-------- Material shown

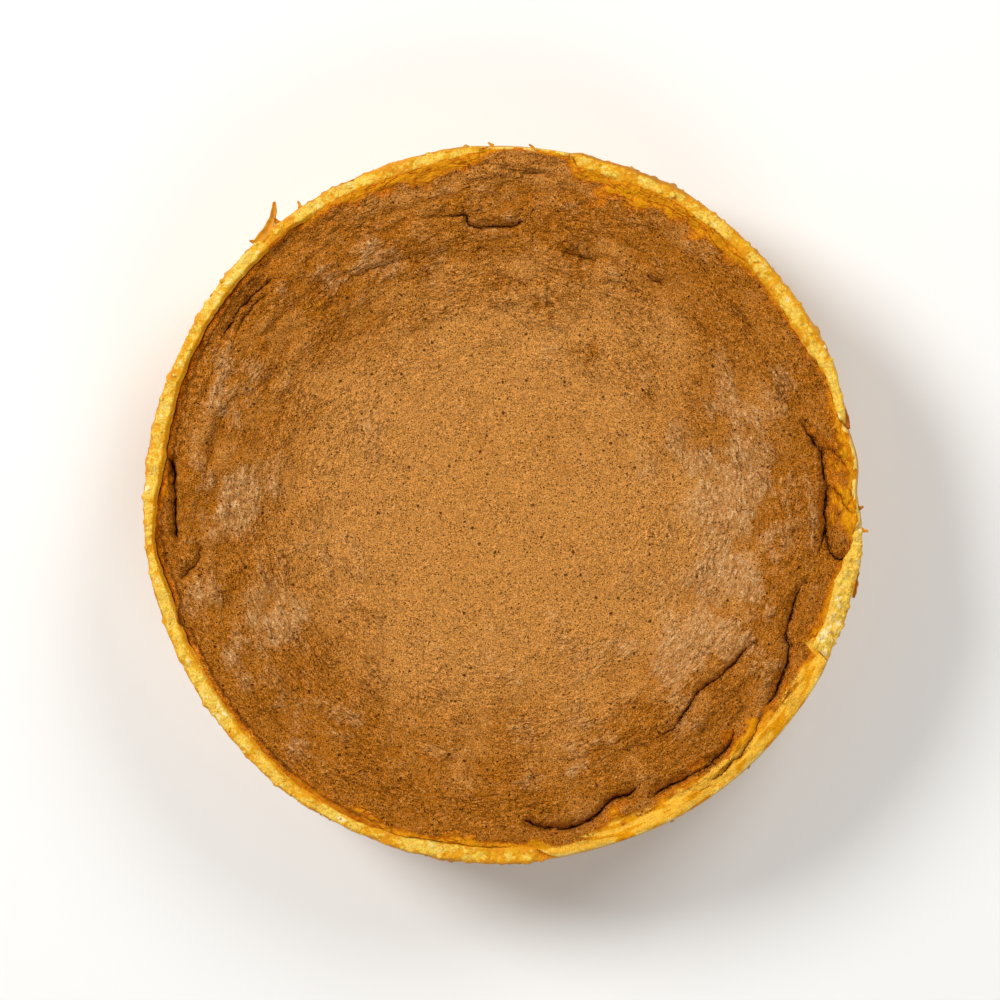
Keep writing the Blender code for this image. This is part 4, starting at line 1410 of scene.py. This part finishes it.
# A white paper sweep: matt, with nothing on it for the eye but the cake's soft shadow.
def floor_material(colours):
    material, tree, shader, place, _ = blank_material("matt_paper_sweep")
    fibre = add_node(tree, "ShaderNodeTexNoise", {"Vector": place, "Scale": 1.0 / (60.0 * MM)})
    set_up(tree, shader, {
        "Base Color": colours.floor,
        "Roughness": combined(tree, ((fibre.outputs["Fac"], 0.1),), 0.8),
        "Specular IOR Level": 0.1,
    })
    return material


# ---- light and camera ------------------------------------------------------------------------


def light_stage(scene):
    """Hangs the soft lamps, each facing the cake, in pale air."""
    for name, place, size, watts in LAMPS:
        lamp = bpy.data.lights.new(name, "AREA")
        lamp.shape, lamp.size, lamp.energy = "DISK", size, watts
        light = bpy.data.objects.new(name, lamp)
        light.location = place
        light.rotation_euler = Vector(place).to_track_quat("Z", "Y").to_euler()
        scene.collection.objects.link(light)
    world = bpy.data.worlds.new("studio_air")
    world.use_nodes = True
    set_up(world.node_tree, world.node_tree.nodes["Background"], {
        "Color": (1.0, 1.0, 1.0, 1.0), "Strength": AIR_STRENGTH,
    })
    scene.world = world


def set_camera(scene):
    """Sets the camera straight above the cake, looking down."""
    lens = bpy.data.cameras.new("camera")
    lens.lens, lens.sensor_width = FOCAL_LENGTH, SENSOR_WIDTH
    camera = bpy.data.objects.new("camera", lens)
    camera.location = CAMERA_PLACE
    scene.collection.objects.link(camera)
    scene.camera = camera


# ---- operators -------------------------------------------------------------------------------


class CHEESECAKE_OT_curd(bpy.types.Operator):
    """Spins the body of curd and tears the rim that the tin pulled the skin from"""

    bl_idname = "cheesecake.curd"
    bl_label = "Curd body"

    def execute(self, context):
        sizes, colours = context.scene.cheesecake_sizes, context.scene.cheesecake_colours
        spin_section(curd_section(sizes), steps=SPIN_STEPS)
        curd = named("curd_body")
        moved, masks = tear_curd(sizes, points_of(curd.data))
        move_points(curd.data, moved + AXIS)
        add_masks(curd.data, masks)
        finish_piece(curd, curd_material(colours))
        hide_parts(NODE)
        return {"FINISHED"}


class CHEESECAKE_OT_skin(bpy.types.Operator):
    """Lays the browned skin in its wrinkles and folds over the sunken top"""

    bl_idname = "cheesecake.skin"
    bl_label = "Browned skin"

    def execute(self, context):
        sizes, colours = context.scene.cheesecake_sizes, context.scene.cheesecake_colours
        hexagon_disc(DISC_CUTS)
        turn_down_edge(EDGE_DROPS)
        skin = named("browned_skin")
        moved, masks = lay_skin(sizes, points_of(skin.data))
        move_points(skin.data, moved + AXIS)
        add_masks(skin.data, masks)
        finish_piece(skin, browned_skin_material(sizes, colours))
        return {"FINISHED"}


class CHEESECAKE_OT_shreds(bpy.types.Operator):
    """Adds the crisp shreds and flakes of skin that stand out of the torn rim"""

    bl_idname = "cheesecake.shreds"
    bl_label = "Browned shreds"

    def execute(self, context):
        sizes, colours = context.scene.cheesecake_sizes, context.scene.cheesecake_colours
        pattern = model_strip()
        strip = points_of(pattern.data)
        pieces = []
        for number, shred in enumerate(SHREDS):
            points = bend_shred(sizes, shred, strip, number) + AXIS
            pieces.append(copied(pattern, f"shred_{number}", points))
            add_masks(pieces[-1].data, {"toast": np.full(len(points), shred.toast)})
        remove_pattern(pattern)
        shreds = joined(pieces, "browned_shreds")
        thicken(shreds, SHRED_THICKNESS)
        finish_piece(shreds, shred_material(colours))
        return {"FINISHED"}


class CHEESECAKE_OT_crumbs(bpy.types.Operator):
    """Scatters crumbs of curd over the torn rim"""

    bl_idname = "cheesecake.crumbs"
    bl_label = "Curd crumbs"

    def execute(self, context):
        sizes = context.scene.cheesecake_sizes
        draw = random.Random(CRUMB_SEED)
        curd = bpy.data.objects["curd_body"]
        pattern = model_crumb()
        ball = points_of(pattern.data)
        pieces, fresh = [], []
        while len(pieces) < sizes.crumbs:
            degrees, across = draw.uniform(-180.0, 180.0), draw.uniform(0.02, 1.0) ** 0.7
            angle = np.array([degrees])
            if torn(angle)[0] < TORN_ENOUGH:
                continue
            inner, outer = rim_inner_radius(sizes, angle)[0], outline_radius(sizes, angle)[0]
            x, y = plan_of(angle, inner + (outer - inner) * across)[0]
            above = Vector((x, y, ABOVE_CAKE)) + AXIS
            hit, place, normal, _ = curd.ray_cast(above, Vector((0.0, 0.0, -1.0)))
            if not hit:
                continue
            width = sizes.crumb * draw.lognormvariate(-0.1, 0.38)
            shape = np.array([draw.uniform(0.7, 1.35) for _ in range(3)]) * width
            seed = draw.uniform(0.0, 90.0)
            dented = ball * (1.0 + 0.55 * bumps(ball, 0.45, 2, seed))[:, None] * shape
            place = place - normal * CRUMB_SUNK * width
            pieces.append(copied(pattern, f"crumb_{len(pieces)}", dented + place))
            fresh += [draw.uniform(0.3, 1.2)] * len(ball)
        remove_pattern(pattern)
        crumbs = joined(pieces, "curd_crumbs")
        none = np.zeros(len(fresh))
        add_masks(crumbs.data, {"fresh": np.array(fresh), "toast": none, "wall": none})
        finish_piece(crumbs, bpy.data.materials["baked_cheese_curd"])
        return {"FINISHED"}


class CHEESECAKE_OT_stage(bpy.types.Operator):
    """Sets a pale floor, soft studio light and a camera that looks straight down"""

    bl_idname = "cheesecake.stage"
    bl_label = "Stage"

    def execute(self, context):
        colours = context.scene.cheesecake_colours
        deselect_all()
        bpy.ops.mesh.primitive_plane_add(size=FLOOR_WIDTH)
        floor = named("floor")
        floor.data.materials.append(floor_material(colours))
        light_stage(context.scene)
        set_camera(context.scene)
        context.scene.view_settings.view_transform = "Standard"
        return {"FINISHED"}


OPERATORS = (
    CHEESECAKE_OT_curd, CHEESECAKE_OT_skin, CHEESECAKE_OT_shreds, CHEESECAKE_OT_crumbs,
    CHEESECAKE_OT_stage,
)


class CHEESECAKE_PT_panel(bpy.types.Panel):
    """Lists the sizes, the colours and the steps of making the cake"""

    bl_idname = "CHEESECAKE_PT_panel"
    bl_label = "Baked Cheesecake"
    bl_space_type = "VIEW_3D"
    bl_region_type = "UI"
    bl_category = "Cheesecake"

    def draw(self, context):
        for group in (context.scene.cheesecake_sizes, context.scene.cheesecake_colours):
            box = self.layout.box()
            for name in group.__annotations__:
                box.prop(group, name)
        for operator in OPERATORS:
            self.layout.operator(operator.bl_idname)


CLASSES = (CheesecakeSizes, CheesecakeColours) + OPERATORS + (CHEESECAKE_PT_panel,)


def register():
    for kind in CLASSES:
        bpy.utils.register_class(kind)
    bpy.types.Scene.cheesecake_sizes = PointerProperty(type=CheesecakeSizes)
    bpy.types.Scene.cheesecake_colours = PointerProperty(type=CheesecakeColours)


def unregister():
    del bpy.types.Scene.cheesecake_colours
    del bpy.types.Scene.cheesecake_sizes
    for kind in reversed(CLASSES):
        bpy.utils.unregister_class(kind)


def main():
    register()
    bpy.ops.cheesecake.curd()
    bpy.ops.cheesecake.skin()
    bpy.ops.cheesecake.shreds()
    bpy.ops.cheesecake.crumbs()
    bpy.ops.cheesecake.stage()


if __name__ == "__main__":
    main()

----------------
-------- Material shown

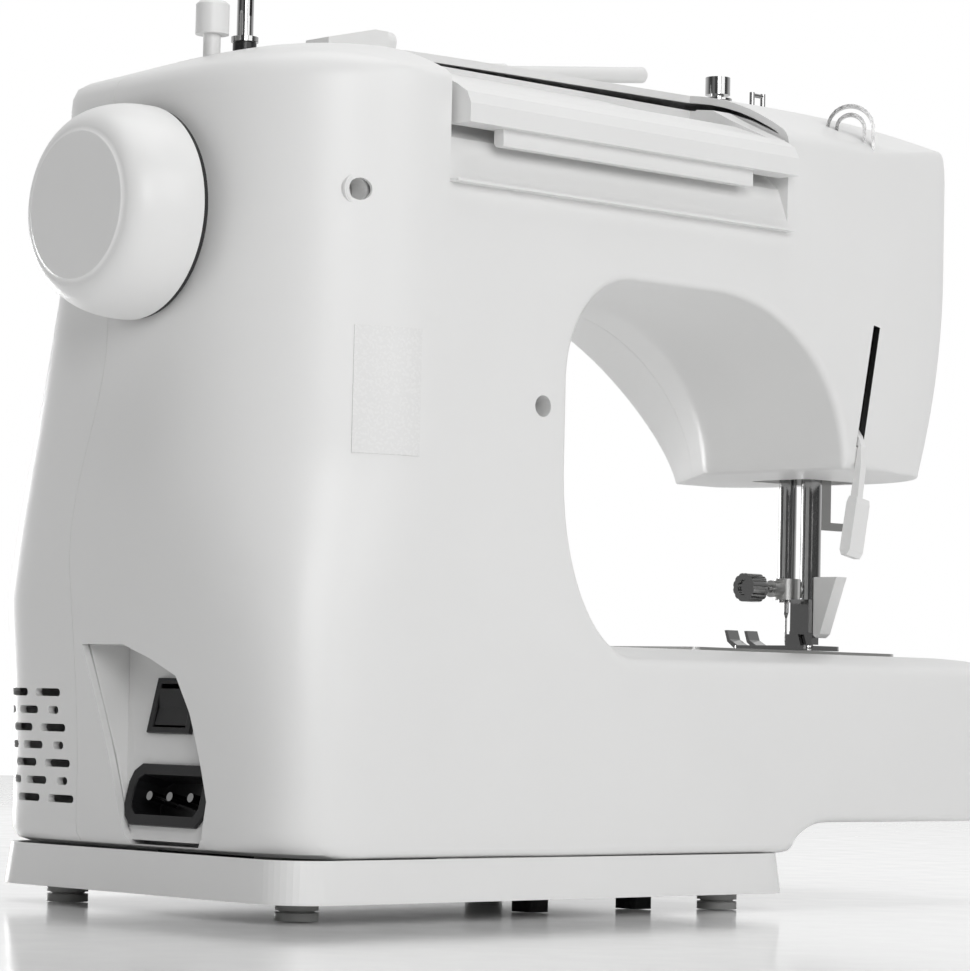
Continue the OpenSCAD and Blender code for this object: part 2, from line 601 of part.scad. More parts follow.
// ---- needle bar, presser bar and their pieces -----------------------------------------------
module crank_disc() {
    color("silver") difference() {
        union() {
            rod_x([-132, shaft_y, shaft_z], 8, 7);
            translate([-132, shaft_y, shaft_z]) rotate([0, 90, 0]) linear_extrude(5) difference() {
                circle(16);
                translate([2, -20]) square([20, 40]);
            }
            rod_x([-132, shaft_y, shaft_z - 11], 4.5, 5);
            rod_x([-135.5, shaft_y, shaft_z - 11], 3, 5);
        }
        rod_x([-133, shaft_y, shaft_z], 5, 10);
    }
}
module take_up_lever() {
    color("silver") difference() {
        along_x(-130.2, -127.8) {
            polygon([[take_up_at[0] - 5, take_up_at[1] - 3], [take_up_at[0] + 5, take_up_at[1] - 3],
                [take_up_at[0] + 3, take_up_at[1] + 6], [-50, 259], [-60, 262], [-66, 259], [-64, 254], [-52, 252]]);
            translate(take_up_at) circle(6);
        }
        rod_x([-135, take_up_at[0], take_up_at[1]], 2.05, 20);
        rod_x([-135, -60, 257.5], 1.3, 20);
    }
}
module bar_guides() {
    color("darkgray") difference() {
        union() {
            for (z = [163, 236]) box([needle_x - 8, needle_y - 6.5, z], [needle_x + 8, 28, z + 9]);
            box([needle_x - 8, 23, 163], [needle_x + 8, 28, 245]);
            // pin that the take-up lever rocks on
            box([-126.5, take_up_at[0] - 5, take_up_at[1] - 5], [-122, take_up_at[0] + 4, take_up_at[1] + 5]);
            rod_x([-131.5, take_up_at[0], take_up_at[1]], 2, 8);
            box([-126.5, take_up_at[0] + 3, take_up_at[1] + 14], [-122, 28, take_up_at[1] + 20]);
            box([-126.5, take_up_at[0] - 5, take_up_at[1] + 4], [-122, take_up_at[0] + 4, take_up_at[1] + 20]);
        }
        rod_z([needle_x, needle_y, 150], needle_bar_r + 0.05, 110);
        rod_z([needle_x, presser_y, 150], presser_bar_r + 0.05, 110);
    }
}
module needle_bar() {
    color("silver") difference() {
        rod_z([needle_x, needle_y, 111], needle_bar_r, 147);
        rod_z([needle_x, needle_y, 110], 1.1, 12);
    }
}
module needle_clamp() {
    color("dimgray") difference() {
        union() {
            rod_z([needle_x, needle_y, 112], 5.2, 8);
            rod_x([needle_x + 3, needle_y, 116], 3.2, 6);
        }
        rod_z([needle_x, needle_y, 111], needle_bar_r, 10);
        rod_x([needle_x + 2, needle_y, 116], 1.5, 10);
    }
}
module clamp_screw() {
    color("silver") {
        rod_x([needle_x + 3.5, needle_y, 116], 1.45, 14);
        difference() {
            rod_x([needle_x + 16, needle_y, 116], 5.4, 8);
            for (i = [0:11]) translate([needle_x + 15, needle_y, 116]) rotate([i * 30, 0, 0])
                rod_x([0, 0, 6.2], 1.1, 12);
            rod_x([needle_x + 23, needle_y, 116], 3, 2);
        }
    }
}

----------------

■ Instruction
Each line from the line containing "Keep writing the" through the line containing "# ---- light" is to be transcribed exactly, and no other line.

■ Result of this exercise
Keep writing the Blender code for this image. This is part 4, starting at line 1410 of scene.py. This part finishes it.
# A white paper sweep: matt, with nothing on it for the eye but the cake's soft shadow.
def floor_material(colours):
    material, tree, shader, place, _ = blank_material("matt_paper_sweep")
    fibre = add_node(tree, "ShaderNodeTexNoise", {"Vector": place, "Scale": 1.0 / (60.0 * MM)})
    set_up(tree, shader, {
        "Base Color": colours.floor,
        "Roughness": combined(tree, ((fibre.outputs["Fac"], 0.1),), 0.8),
        "Specular IOR Level": 0.1,
    })
    return material


# ---- light and camera ------------------------------------------------------------------------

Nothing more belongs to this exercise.